On Friday, Mexican state oil company Pemex reported its third-quarter net loss narrowed to $2.58 billion (52.0 billion pesos), but said it had suffered from increased sales costs as well as currency exchange losses as the peso weakened against the dollar.
The results contrasted sharply with international oil majors like Exxon Mobil and Chevron, which posted blockbuster profits during the same period at a time of high crude prices.
Pemex, officially known as Petroleos Mexicanos, saw revenue grow to 602 billion pesos in the July-to-September period, helped by an increase in domestic fuel sales and crude exports plus higher oil prices were up around 29% compared to the year-ago period.
Its year-earlier net loss totaled 77.2 billion pesos.
The Mexican oil giant’s financial debt stood at $105 billion during the quarter, down about 3% from $108 billion a year earlier.
Crude oil output rose slightly to an average of 1.764 million barrels per day (bpd) in the quarter.
In a filing with the Mexican stock exchange, Pemex noted currency exchange losses for the quarter totaling 9.3 billion pesos, as the peso weakened 1.6% against the dollar. Still, the company stressed this did not represent a significant hit to cash flow.

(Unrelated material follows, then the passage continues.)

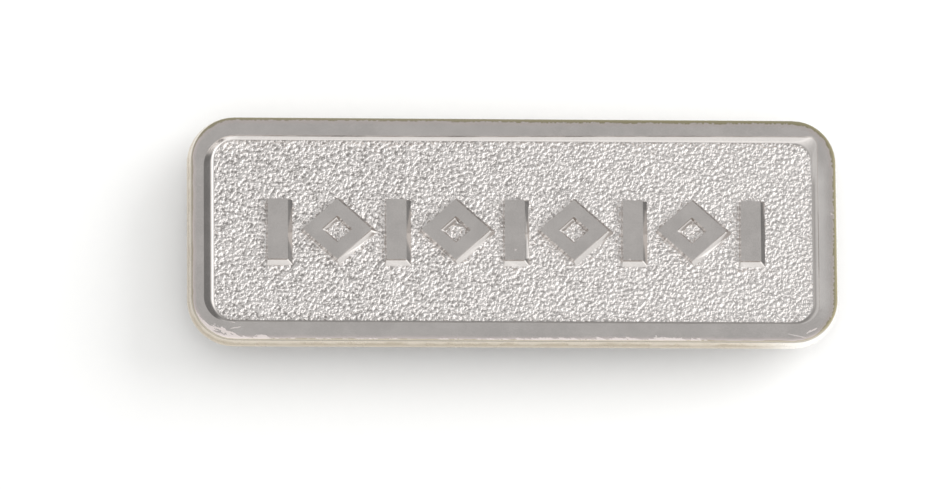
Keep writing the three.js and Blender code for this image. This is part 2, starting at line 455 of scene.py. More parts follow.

President Andres Manuel Lopez Obrador has pumped billions of dollars to support the company to fulfill his pledge of growing domestic production of motor fuels by refining more of Pemex’s crude oil production at home during his term.
On a call with analysts shortly after the results, Pemex’s Chief Financial Officer Carlos Cortes hailed progress on growing domestic refining and fuel sales.
“Pemex has been replenishing its participation in the national fuel market,” he said, noting that during the third quarter domestic fuel sales grew by nearly 70% year on year.